Information shown ->
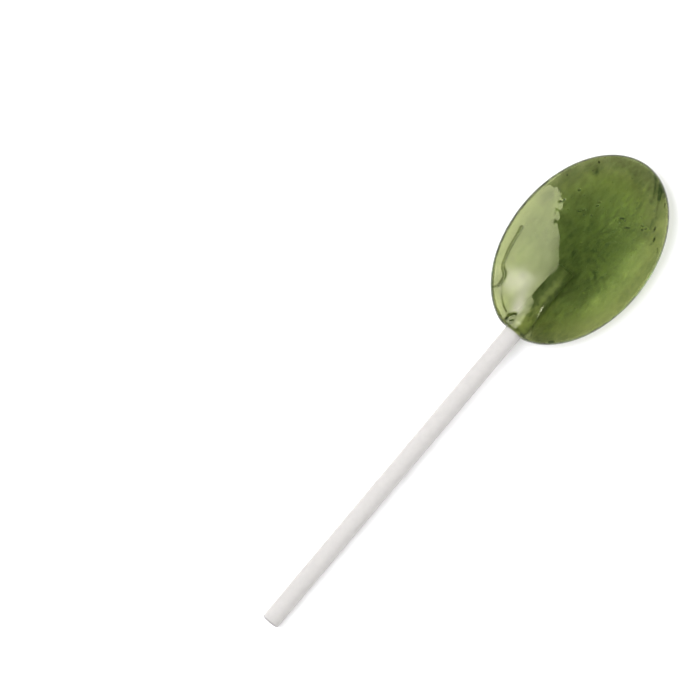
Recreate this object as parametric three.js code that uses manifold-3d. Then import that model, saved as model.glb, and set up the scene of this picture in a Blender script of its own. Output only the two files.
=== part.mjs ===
// Oval lollipop: a flat, double-domed head of clear green candy pressed round a rolled paper stick.
// Millimetres, +Z up. The pop lies face up: the stick runs along Y and the candy's tip points to +Y.
// It rests on a small flat under the lower dome and on the free end of the stick, so it tilts slightly.
import * as THREE from "three";
import { mergeVertices } from "three/addons/utils/BufferGeometryUtils.js";
import Module from "manifold-3d";

const wasm = await Module();
wasm.setup();

// ---- Driving dimensions ----
const candy = {
  length: 41.7, // of the oval, along the stick
  width: 28.3,
  thickness: 7.6, // at the middle, over both domes
  entryFlat: 0.35, // how far the oval is cut short where the stick goes in
};
const rim = {
  thickness: 3, // of the band round the oval
  width: 2.3, // from the outline in to the foot of the dome
  rise: 0.45, // how much each face climbs across the band
  rounding: 0.8, // of the outer edge, measured inwards
};
const collar = {
  height: 1, // of the candy's swelling over the stick, at its mouth
  width: 2.6, // how far it spreads to each side
  length: 8.7, // along the stick, until it has sunk away
};
const stick = {
  diameter: 3.7,
  length: 89,
  exposed: 73, // the length outside the candy
  offset: 0.4, // of its axis from the oval's centre line
  endDepth: 0.35, // rounding of each end, along the stick
  endWidth: 0.8, // and across it
};
const fitGap = 0.3; // between the paper and the candy's socket
const flatDepth = 0.15; // how much the resting flat takes off the lower dome
const entrySoftness = 0.15; // of the corners where the oval is cut short

// ---- Fineness of the meshes ----
const steps = { round: 80, dome: 9, band: 3, edge: 4, stickRound: 40, stickEnd: 4 };
const entryCrowding = 0.6; // 0 spaces the steps round the oval evenly, more crowds them at the stick

// ---- Sizes that follow ----
const stickRadius = stick.diameter / 2;
const entryY = -(candy.length / 2 - candy.entryFlat);
const tailY = entryY - stick.exposed;
const innerEndY = tailY + stick.length;
const shoulderHeight = rim.thickness / 2 + rim.rise;
const centreHeight = candy.thickness / 2 - flatDepth; // of the oval's centre above the ground
const restTilt = Math.asin((centreHeight - stickRadius) / -(tailY + stick.endDepth));

// The larger of two values, with a soft step from one to the other.
function softMax(a, b, softness) {
  return (a + b + Math.hypot(a - b, softness)) / 2;
}

// A point of the oval, drawn `inset` inside the outline and cut short at the stick.
function ovalPoint(angle, inset) {
  const x = (candy.width / 2 - inset) * Math.cos(angle);
  const y = (candy.length / 2 - inset) * Math.sin(angle);
  return { x, y: softMax(y, entryY + inset, entrySoftness) };
}

// How much the candy swells over the stick: most at the mouth, then less and less along the stick.
function collarRise(x, y) {
  const sunk = THREE.MathUtils.clamp((y - entryY - rim.rounding) / collar.length, 0, 1);
  return collar.height * Math.exp(-(((x - stick.offset) / collar.width) ** 2)) * (1 - sunk) ** 2;
}

// Stations from the middle of a face out to the outline: each gives a point for any angle.
// The dome is a paraboloid, which meets the band at nearly the band's own slope.
function faceStations() {
  const stations = [];
  for (let i = 1; i <= steps.dome; i++) {
    const reach = Math.sin((i / steps.dome) * (Math.PI / 2));
    const height = shoulderHeight + (candy.thickness / 2 - shoulderHeight) * (1 - reach ** 2);
    stations.push((angle) => {
      const foot = ovalPoint(angle, rim.width);
      const [x, y] = [foot.x * reach, foot.y * reach];
      return [x, y, height + collarRise(x, y)];
    });
  }
  for (let i = 1; i <= steps.band; i++) {
    const inset = THREE.MathUtils.lerp(rim.width, rim.rounding, i / steps.band);
    const height = THREE.MathUtils.lerp(shoulderHeight, rim.thickness / 2, i / steps.band);
    stations.push((angle) => {
      const { x, y } = ovalPoint(angle, inset);
      return [x, y, height + collarRise(x, y)];
    });
  }
  const bandEdge = stations.at(-1);
  for (let i = 1; i <= steps.edge; i++) {
    const turn = (i / steps.edge) * (Math.PI / 2);
    stations.push((angle) => {
      const { x, y } = ovalPoint(angle, rim.rounding * (1 - Math.sin(turn)));
      return [x, y, i === steps.edge ? 0 : bandEdge(angle)[2] * Math.cos(turn)];
    });
  }
  return stations;
}

// The candy before it is cut: rings of points from the top pole over the edge to the bottom pole.
function pressedCandy() {
  const upper = faceStations();
  const lower = upper.slice(0, -1).reverse();
  const rings = [...upper.map((at) => ({ at, side: 1 })), ...lower.map((at) => ({ at, side: -1 }))];
  const points = [0, 0, candy.thickness / 2];
  for (const { at, side } of rings) {
    for (let i = 0; i < steps.round; i++) {
      const turn = (i / steps.round) * 2 * Math.PI;
      const [x, y, z] = at(turn - entryCrowding * Math.cos(turn));
      points.push(x, y, z * side);
    }
  }
  points.push(0, 0, -candy.thickness / 2);

  const at = (ring, i) => 1 + ring * steps.round + (i % steps.round);
  const lastPoint = points.length / 3 - 1;
  const triangles = [];
  for (let i = 0; i < steps.round; i++) {
    triangles.push(0, at(0, i), at(0, i + 1));
    for (let ring = 0; ring < rings.length - 1; ring++) {
      triangles.push(at(ring, i), at(ring + 1, i), at(ring + 1, i + 1));
      triangles.push(at(ring, i), at(ring + 1, i + 1), at(ring, i + 1));
    }
    triangles.push(lastPoint, at(rings.length - 1, i + 1), at(rings.length - 1, i));
  }
  const geometry = new THREE.BufferGeometry();
  geometry.setAttribute("position", new THREE.Float32BufferAttribute(points, 3));
  geometry.setIndex(triangles);
  return geometry;
}

// A rod along Y with softly rounded ends.
function roundedRod(radius, fromY, toY, endDepth, endWidth) {
  const profile = [new THREE.Vector2(0, fromY)];
  for (let i = 0; i <= steps.stickEnd; i++) {
    const turn = (i / steps.stickEnd) * (Math.PI / 2);
    const across = radius - endWidth * (1 - Math.sin(turn));
    profile.push(new THREE.Vector2(across, fromY + endDepth * (1 - Math.cos(turn))));
  }
  const farEnd = profile.map(({ x, y }) => new THREE.Vector2(x, fromY + toY - y)).reverse();
  return new THREE.LatheGeometry([...profile, ...farEnd], steps.stickRound);
}

function toSolid(geometry) {
  const bare = geometry.clone();
  bare.deleteAttribute("normal");
  bare.deleteAttribute("uv");
  const merged = mergeVertices(bare);
  return new wasm.Manifold(
    new wasm.Mesh({
      numProp: 3,
      vertProperties: new Float32Array(merged.attributes.position.array),
      triVerts: new Uint32Array(merged.index.array),
    }),
  );
}

function toGeometry(solid) {
  const mesh = solid.getMesh();
  const geometry = new THREE.BufferGeometry();
  geometry.setAttribute("position", new THREE.BufferAttribute(mesh.vertProperties, 3));
  geometry.setIndex(new THREE.BufferAttribute(mesh.triVerts, 1));
  geometry.computeVertexNormals();
  return geometry;
}

// ---- Candy head: pressed form, less the stick's socket and less what would sink into the ground ----
function candyHead(ownFrameToWorld) {
  const socket = new THREE.CylinderGeometry(
    stickRadius + fitGap,
    stickRadius + fitGap,
    candy.length,
    steps.stickRound,
  ).translate(stick.offset, innerEndY + fitGap - candy.length / 2, 0);
  const groundDepth = candy.thickness;
  const ground = new THREE.BoxGeometry(2 * candy.width, 2 * candy.length, groundDepth)
    .translate(0, 0, -groundDepth / 2)
    .applyMatrix4(ownFrameToWorld.clone().invert());
  const solid = toSolid(pressedCandy()).subtract(toSolid(socket)).subtract(toSolid(ground));
  const material = new THREE.MeshStandardMaterial({
    color: 0x6f853c,
    roughness: 0.08,
    metalness: 0,
    transparent: true,
    opacity: 0.85,
  });
  const mesh = new THREE.Mesh(toGeometry(solid), material);
  mesh.name = "candy_head";
  return mesh;
}

// ---- Stick: rolled white paper, solid ----
function paperStick() {
  const rod = roundedRod(stickRadius, tailY, innerEndY, stick.endDepth, stick.endWidth);
  const material = new THREE.MeshStandardMaterial({ color: 0xe6e3de, roughness: 0.85, metalness: 0 });
  const mesh = new THREE.Mesh(rod, material);
  mesh.position.x = stick.offset;
  mesh.name = "paper_stick";
  return mesh;
}

// ---- The lollipop at rest ----
const lollipop = new THREE.Group();
lollipop.rotation.x = restTilt;
lollipop.position.z = centreHeight;
lollipop.updateMatrixWorld();
lollipop.add(candyHead(lollipop.matrixWorld), paperStick());

// Its ends lie at equal distances from the origin.
const ends = new THREE.Box3().setFromObject(lollipop, true);
lollipop.position.y -= (ends.min.y + ends.max.y) / 2;

export default lollipop;
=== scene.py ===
"""Oval lollipop: a flat head of clear green hard candy on a rolled white paper stick.

Metres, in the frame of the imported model: +Y runs along the stick to the candy's tip, and +Z is up.
Each piece is first worked out in the lollipop's own frame, whose origin is the middle of the oval and
whose Y is the stick's direction. The lollipop lies slightly tilted, because the stick's end touches
the floor.
"""

import math
import random

import bpy
import numpy as np
from bpy.props import FloatProperty, FloatVectorProperty, IntProperty, PointerProperty
from mathutils import Matrix, Vector, noise


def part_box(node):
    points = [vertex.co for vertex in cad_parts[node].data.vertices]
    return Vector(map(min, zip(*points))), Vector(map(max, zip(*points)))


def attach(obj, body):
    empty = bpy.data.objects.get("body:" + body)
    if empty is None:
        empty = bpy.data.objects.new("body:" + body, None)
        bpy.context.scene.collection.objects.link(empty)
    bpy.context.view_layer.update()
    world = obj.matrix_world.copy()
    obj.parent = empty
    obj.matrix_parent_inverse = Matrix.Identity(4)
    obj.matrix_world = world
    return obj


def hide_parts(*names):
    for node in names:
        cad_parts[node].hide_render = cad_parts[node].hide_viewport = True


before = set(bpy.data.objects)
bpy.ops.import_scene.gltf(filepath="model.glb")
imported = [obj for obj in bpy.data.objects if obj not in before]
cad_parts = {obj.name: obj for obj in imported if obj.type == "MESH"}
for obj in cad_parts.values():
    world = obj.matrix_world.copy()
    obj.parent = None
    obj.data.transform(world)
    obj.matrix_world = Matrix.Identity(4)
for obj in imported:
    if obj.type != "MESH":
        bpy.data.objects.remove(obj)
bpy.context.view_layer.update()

bl_info = {
    "name": "Oval lollipop",
    "version": (1, 0, 0),
    "blender": (4, 5, 0),
    "location": "View3D > Sidebar > Lollipop",
    "description": "Makes an oval hard candy lollipop on a paper stick, and its studio",
    "category": "Object",
}

MM = 0.001
HEAD_LOW, HEAD_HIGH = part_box("candy_head")
STICK_LOW, STICK_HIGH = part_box("paper_stick")

# ---- Sizes shared by the pieces, as in the solids ----
OVAL_CUT = 0.35 * MM  # how far the oval is cut short where the stick goes in
STICK_END_DEPTH = 0.35 * MM  # rounding of each end of the stick, along it
STICK_END_WIDTH = 0.8 * MM  # and across it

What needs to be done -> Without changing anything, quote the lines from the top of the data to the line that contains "wasm.setup();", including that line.

Task answer ->
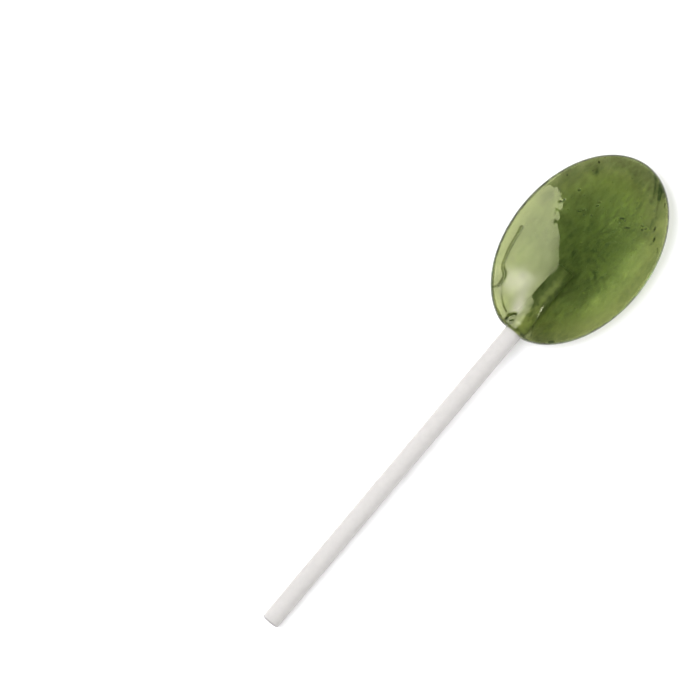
Recreate this object as parametric three.js code that uses manifold-3d. Then import that model, saved as model.glb, and set up the scene of this picture in a Blender script of its own. Output only the two files.
=== part.mjs ===
// Oval lollipop: a flat, double-domed head of clear green candy pressed round a rolled paper stick.
// Millimetres, +Z up. The pop lies face up: the stick runs along Y and the candy's tip points to +Y.
// It rests on a small flat under the lower dome and on the free end of the stick, so it tilts slightly.
import * as THREE from "three";
import { mergeVertices } from "three/addons/utils/BufferGeometryUtils.js";
import Module from "manifold-3d";

const wasm = await Module();
wasm.setup();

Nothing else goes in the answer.